Let’s Call the Exorcist consists of eight Role tiles, forty-three cards, and forty-five point tokens, plus a ten-page rule book. The Role tiles are divided between Innocent and Possessed, with there being more Innocent than Possessed. The cards are divided into four types—Holy Artefacts, Cursed Artefacts, Mischiefs, and Blessings. All four card types have instructions on them which come into play when they revealed. For example, the Holy Artifact, ‘The Blessed Prepuce’, lets the Chosen player peek at all of his remaining cards in play if it is the first Holy Artefact to be revealed; the Cursed Artefact, the ‘Disenchanted Mirror’ enables the Chosen and the Seeker at look at each other’s Roles; the ‘Consecration’ Blessing gives a point to both the Seeker and the Chosen; and the Mischief, ‘Is That You, Satan?’, forces the Seeker and the Chosen to shuffle their Roles together and deal back out randomly, but lets the Chosen take a peek at one of the Roles, either his own or the that of the Seeker. In general, Blessings will alter the number of points a player has, whilst Mischiefs allow a player to peek at Roles, change who will be Seeker next, or restrict who will be Seeker next.

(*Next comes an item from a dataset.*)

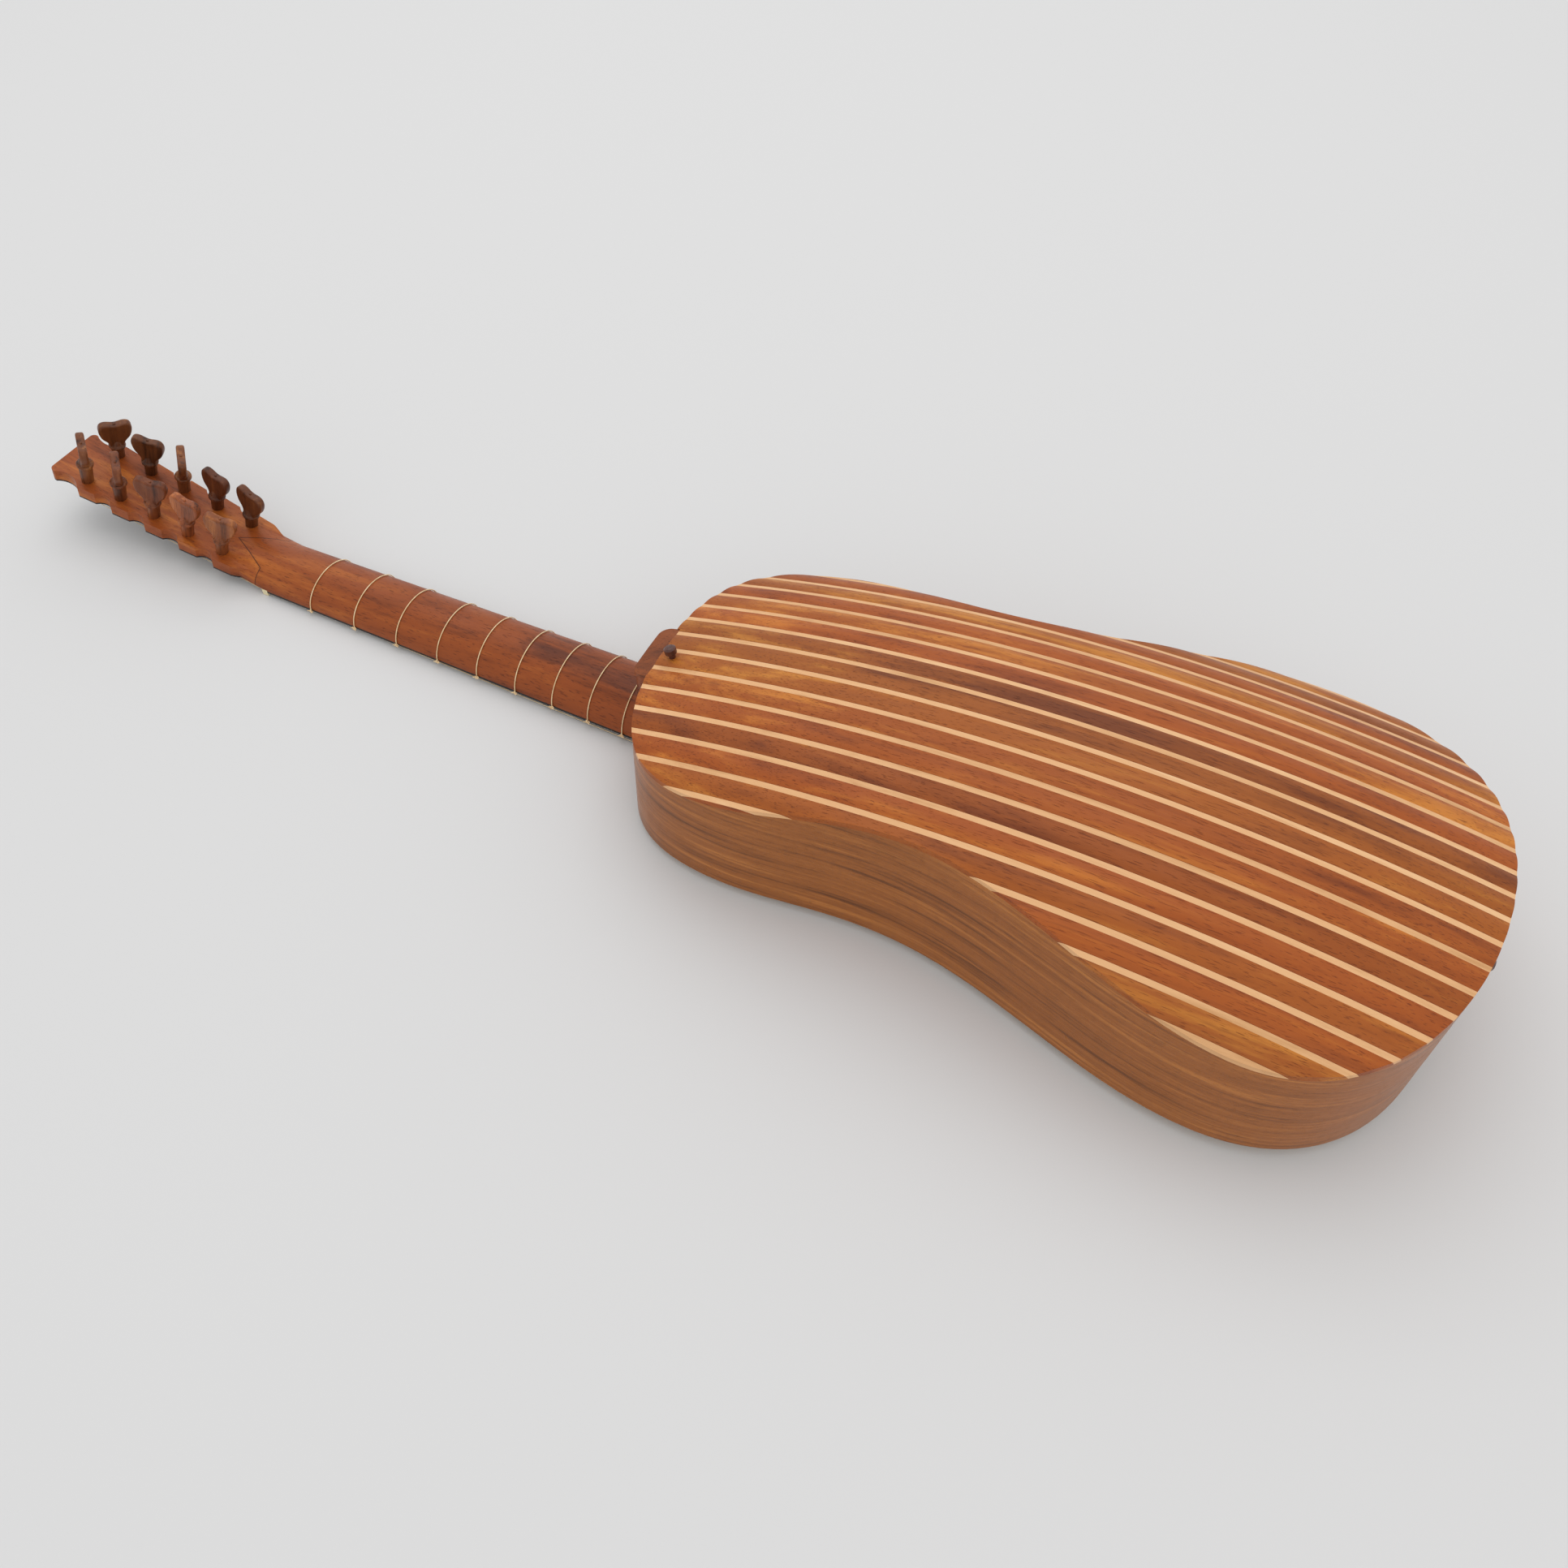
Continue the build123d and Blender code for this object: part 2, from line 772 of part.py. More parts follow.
def make_peg(seat, turn, shaft):
    facing = math.radians(turn)
    width_way = seat.x_dir * math.cos(facing) + seat.y_dir * math.sin(facing)
    plane = Plane(origin=seat.origin, x_dir=width_way, z_dir=width_way.cross(seat.z_dir))
    collar_foot = head_thickness + shaft
    collar_top = collar_foot + peg_collar_height
    collar_edge = peg_collar_radius - peg_collar_round
    top = collar_top + peg_thumb_height
    flange_radius = spindle_radius + spindle_flange
    foot = (peg_thumb_foot_half_width, collar_top)
    lobe = (peg_thumb_half_width * 0.88, top - peg_lobe_height)
    crest = (peg_thumb_half_width * 0.62, top)
    notch = top - peg_thumb_notch
    with BuildPart() as peg:
        # the tip, the spindle for the string, the tapered shaft and the turned collar
        with BuildSketch(plane):
            with BuildLine():
                Polyline(
                    (0, -peg_tip),
                    (spindle_radius, -peg_tip),
                    (flange_radius, spindle_flange - peg_tip),
                    (flange_radius, -spindle_foot - spindle_flange),
                    (spindle_radius, -spindle_foot),
                    (spindle_radius, -spindle_top),
                    (peg_radius(-spindle_top), -spindle_top),
                    (peg_radius(collar_foot), collar_foot),
                    (collar_edge, collar_foot),
                )
                ThreePointArc(
                    (collar_edge, collar_foot),
                    (peg_collar_radius, (collar_foot + collar_top) / 2),
                    (collar_edge, collar_top),
                )
                Polyline(
                    (collar_edge, collar_top),
                    (peg_waist_radius, collar_top + peg_collar_round),
                    (peg_waist_radius * 0.8, collar_top + peg_thumb_height / 4),
                    (0, collar_top + peg_thumb_height / 4),
                    (0, -peg_tip),
                )
            make_face()
        revolve(axis=Axis(plane.origin, seat.z_dir))
        # the flat thumb piece spreads from the collar to two round lobes
        with BuildSketch(plane):
            with BuildLine():
                Line((0, collar_top), foot)
                Bezier(
                    foot,
                    (peg_thumb_foot_half_width, collar_top + 0.2 * peg_thumb_height),
                    (peg_thumb_half_width * 0.78, top - 1.3 * peg_lobe_height),
                    lobe,
                )
                Bezier(
                    lobe,
                    (peg_thumb_half_width * 1.08, top - 0.5 * peg_lobe_height),
                    (peg_thumb_half_width * 1.04, top),
                    crest,
                )
                Bezier(
                    crest,
                    (peg_thumb_half_width * 0.40, top),
                    (peg_thumb_half_width * 0.22, notch),
                    (0, notch),
                )
                mirror(about=Plane.YZ)
            make_face()
        extrude(amount=peg_thumb_thickness / 2, both=True)
    return peg.part


for number, (seat, turn, shaft) in enumerate(pegs):
    keep(make_peg(seat, turn, shaft), f"peg_{number + 1:02d}")


# --------------------------------------------------------------- gut frets

for number in range(1, tied_fret_count + 1):
    fret_at = nut_at + string_length * (1 - 2 ** (-number / 12))
    # the loop clears the neck's section at the tail end of its travel
    far_side = fret_at + tied_fret_travel + fret_gut / 2
    half = neck_half_width(far_side)
    depth = neck_depth(far_side)
    outside = fret_clearance + fret_gut
    with BuildPart() as tied_fret:
        with BuildSketch(station(fret_at - fret_gut / 2)):
            add(round_back(half + outside, depth + outside, fingerboard_thickness, foot=-outside))
            add(
                round_back(
                    half + fret_clearance,
                    depth + fret_clearance,
                    fingerboard_thickness,
                    foot=-fret_clearance,
                ),
                mode=Mode.SUBTRACT,
            )
        extrude(amount=fret_gut)
    keep(tied_fret.part, f"tied_fret_{number}")


# ------------------------------------------------------- bridge, nut and strings

def string_ends(side, order):
    # the string's end on the bridge, its break over the nut and its end at the peg
    spread_at_nut = side * string_spread_at_nut[order]
    spread_at_bridge = side * string_spread_at_bridge[order]
    seat, turn, shaft = pegs[string_pegs[order] + (0 if side > 0 else peg_count_per_row)]
    shift = side * string_peg_sides[order] * (spindle_radius + string_to_spindle)
    tail = at(bridge_at + bridge_width / 2 + string_knot_radius, spread_at_bridge, -string_drop_at_bridge)
    break_point = at(nut_back, spread_at_nut, -string_drop_at_nut)
    peg_end = seat.from_local_coords((0, -shift, -string_depth_at_peg))
    return (tail, break_point, peg_end)


all_strings = []
for side, radii in [(1, bass_string_radii), (-1, treble_string_radii)]:
    for order in range(5):
        all_strings.append((string_ends(side, order), radii[order]))

with BuildPart() as strings:
    for (tail, break_point, peg_end), radius in all_strings:
        for start, stop in [(tail, break_point), (break_point, peg_end)]:
            with BuildSketch(Plane(origin=start, z_dir=stop - start)):
                Circle(radius)
            extrude(amount=(stop - start).length)
        with Locations(break_point):
            Sphere(radius)
        with Locations(tail):
            Sphere(string_knot_radius)
keep(strings.part, "strings")

with BuildPart() as bridge:
    with BuildSketch(board):
        with Locations((bridge_at, 0)):
            RectangleRounded(bridge_width, bridge_length, bridge_corner_radius)
    extrude(amount=-bridge_height)
    for (tail, break_point, peg_end), radius in all_strings:
        with BuildSketch(Plane(origin=tail, z_dir=break_point - tail)):
            Circle(radius + string_hole_clearance)
        extrude(amount=bridge_width * 2, both=True, mode=Mode.SUBTRACT)
keep(bridge.part, "bridge")

# A flat scroll is glued on at each end of the bridge and curls towards the soundhole
with BuildPart() as bridge_moustaches:
    for side in [1, -1]:
        root = side * bridge_length / 2
        front = (bridge_at - moustache_root_half_width, root)
        back = (bridge_at + moustache_root_half_width, root)
        tip = (bridge_at - moustache_reach, root + side * moustache_length)
        with BuildSketch(board):
            with BuildLine():
                Bezier(
                    front,
                    (bridge_at - 0.45 * moustache_reach, root + side * 0.52 * moustache_length),
                    (bridge_at - 1.1 * moustache_reach, root + side * 0.44 * moustache_length),
                    tip,
                )
                Bezier(
                    tip,
                    (bridge_at - 0.4 * moustache_reach, root + side * 0.74 * moustache_length),
                    (bridge_at + 0.3 * moustache_reach, root + side * 0.89 * moustache_length),
                    back,
                )
                Line(back, front)
            make_face()
        extrude(amount=-moustache_thickness)
keep(bridge_moustaches.part, "bridge_moustaches")

with BuildPart() as nut:
    with BuildSketch(board.offset(nut_seat)):
        with Locations((nut_at - nut_thickness / 2, 0)):
            Rectangle(nut_thickness, neck_width_at_nut)
    extrude(amount=-(nut_seat + nut_height))
    for (tail, break_point, peg_end), radius in all_strings:
        across = board.to_local_coords(break_point).Y
        with BuildSketch(station(nut_at + nut_thickness)):
            with Locations((across, -nut_height)):
                slot_depth = nut_height - string_drop_at_nut + radius
                Rectangle(2 * (radius + string_slot_clearance), 2 * slot_depth)
        extrude(amount=-3 * nut_thickness, mode=Mode.SUBTRACT)
keep(nut.part, "nut")


# ----------------------------------------------------------------- strap buttons

for label, plane in [
    ("strap_button_heel", heel_button_plane),
    ("strap_button_tail", tail_button_plane),
]:
    head_start = button_stem_length
    head_stop = button_stem_length + button_head_length
    up = plane.z_dir
    profile = Plane(origin=plane.origin, x_dir=plane.x_dir, z_dir=plane.x_dir.cross(up))
    with BuildPart() as button:
        with BuildSketch(profile):
            with BuildLine():
                Polyline(
                    (0, -button_root_length),
                    (button_stem_radius, -button_root_length),
                    (button_stem_radius, head_start - button_edge),
                    (button_head_radius, head_start),
                    (button_head_radius, head_stop),
                    (button_head_radius - button_edge, head_stop + 0.7 * button_dome),
                    (0, head_stop + button_dome),
                    (0, -button_root_length),
                )
            make_face()
        revolve(axis=Axis(plane.origin, up))
    keep(button.part, label)
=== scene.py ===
import json
import math
import random

import bmesh
import bpy
from mathutils import Euler, Matrix, Vector


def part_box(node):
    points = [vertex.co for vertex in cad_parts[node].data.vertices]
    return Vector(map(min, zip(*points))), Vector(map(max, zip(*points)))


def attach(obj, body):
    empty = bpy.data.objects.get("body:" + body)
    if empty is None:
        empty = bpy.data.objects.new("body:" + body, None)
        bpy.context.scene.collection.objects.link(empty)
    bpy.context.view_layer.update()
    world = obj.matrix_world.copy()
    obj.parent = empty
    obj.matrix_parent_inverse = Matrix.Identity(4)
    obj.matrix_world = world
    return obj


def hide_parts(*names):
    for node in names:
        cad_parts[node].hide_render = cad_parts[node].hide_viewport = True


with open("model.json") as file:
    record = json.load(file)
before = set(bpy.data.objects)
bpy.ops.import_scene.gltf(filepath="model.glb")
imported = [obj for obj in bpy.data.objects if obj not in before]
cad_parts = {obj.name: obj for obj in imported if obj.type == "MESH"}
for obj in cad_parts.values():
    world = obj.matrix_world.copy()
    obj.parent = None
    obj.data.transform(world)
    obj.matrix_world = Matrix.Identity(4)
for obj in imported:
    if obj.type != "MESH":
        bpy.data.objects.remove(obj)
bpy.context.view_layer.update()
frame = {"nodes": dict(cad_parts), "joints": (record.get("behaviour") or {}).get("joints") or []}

nodes = frame["nodes"]
joints = {joint["child"]: joint for joint in frame["joints"]}
mm = 0.001
print("guitar frame loaded:", len(nodes), "pieces")


# ---- small helpers for shader trees

def addNode(tree, kind, **settings):
    node = tree.nodes.new(kind)
    for name, value in settings.items():
        setattr(node, name, value)
    return node


def feed(tree, socket, value):
    # a socket takes either another node's output or a plain value
    if isinstance(value, bpy.types.NodeSocket):
        tree.links.new(value, socket)
    else:
        socket.default_value = value


def calc(tree, operation, *values):
    node = addNode(tree, "ShaderNodeMath", operation=operation)
    for socket, value in zip(node.inputs, values):
        feed(tree, socket, value)
    return node.outputs[0]


def vectorCalc(tree, operation, *values):
    node = addNode(tree, "ShaderNodeVectorMath", operation=operation)
    for socket, value in zip(node.inputs, values):
        feed(tree, socket, value)
    return node.outputs[0]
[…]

Let’s Call the Exorcist is played out over a series of rounds, each of which consists of several deals. Each set up for the game and a deal varies according to the number of players. The more players there are, the more cards of each type in play, but no matter whether there are four players or eight, the number of Innocents always outnumbers the Possessed and the number of Holy Artefacts always outnumbers the Cursed Artefacts. Each player receives a random Role tile which is placed down in front of him. He can look at this Role tile when he is given it, but he cannot do so again unless a Mischief card instructs him to do so. Once the deck has been sorted and shuffled—this is the most complex part of play—it is dealt out to the players. Each player is free to look at his hand of cards and describe what they are as much as he wants, and can tell the truth about his cards or lie, but then shuffles the hand and places its cards face down in front of him. Then play begins. This switches back and forth between two roles, the Seeker and the Chosen. The Seeker selects a player, who becomes the Chosen, and any card in front of the Chosen. This card is turned over, and its instructions followed. Once this has been done, the Chosen becomes the next Seeker and can select another player to become the next Chosen. The resolved card goes into the middle of the table. Blessings and Mischiefs go out of play, whilst the Holy Artifacts and Cursed Artifacts add to a running total. Play continues back and forth until a total number of cards equal to the number of players have been revealed. This ends the deal.

To start a new deal, all of the face down cards are collected, shuffled, and dealt back out to the players as before, but this time with one fewer card each. Play then proceeds back and forth between the Seeker and Chosen roles until a total number of cards equal to the number of players have again been revealed. In this way, a maximum of four deals can be played per round, each deal reducing the number of cards a player has to reveal. The round ends when either the last Holy Artefact or the last Cursed Artefact is revealed. At this point, everyone reveals their Role tiles and the side that managed to reveal all of their Artefacts—Holy Artefacts for the Innocent and Unholy Artifacts for the Possessed—wins the round the points. A new round is begun and play continues until a player has scored seven points by the end of the round and thus won the game.

Let’s Call the Exorcist differs from other social deduction games in a number of ways. The most important being that a player’s Role can change from one round to the next. Consequently, there is no successfully deducing a player’s Role in one round and then excluding them from taking action in subsequent rounds. The point of the game is not to win because of the Role a player throughout the game, but adapt to the Role the player has during a round. However, a Role can also change within a round, so a player who begins a round as an Innocent and wants Holy Artefacts revealed in order to win the round, may end up being a Possessed who should instead be attempting to reveal Cursed Artefacts to win. Unfortunately, although a player will know when his Role tile has been changed, he will not know if it has actually been changed. So, he needs to find a way to peek at his own Role tile to find out which side he is now on. Effectively, not only is a player trying to work out what side his fellow players are on, but also potentially, what side he is on. In addition, a player only knows what cards he has in play at the beginning of a deal and again, that can change during play. Although it is possible to keep an approximate track of Roles and cards to a certain extent, the high possibility of changes in both cards and Roles adds a random factor and limits both a player’s knowledge and reliance on deducing other Roles.

The other factor that changes Let’s Call the Exorcist from other social deduction games are the cards and their cards which constantly change play. These also mean that there is always something happening throughout a deal. In addition, the cards are actually fun and reference a wide number of films. For example, the ‘Book of the Mostly Dead’ rather than the Book of the Dead from Evil Dead; ‘That One Ring’ rather than the One Ring from The Lord of the Rings; ‘The Ark of the Coveted’ rather than ‘The Ark of the Covenant’ from Raiders of the Lost Ark; and let’s not forget ‘The Blessed Prepuce’.

Physically, Let’s Call the Exorcist is decently presented. The rulebook is short and easy to read, and includes an example of play as well as explanations of what the various cards do. The artwork, with its bright, bold colours, is excellent, Steve Rhodes’ illustrations are sly and subversive, throwing the card game’s children into a very jolly version of The Exorcist.

The combination of horror and children in Let’s Call the Exorcist is not going to be to everyone’s taste. Others, though, will find it to be a lot of fun, and Let’s Call the Exorcist is fun. Fun and silly and ever so slightly tongue in cheek, Let’s Call the Exorcist is an antidote to all of those other po-faced social deduction games.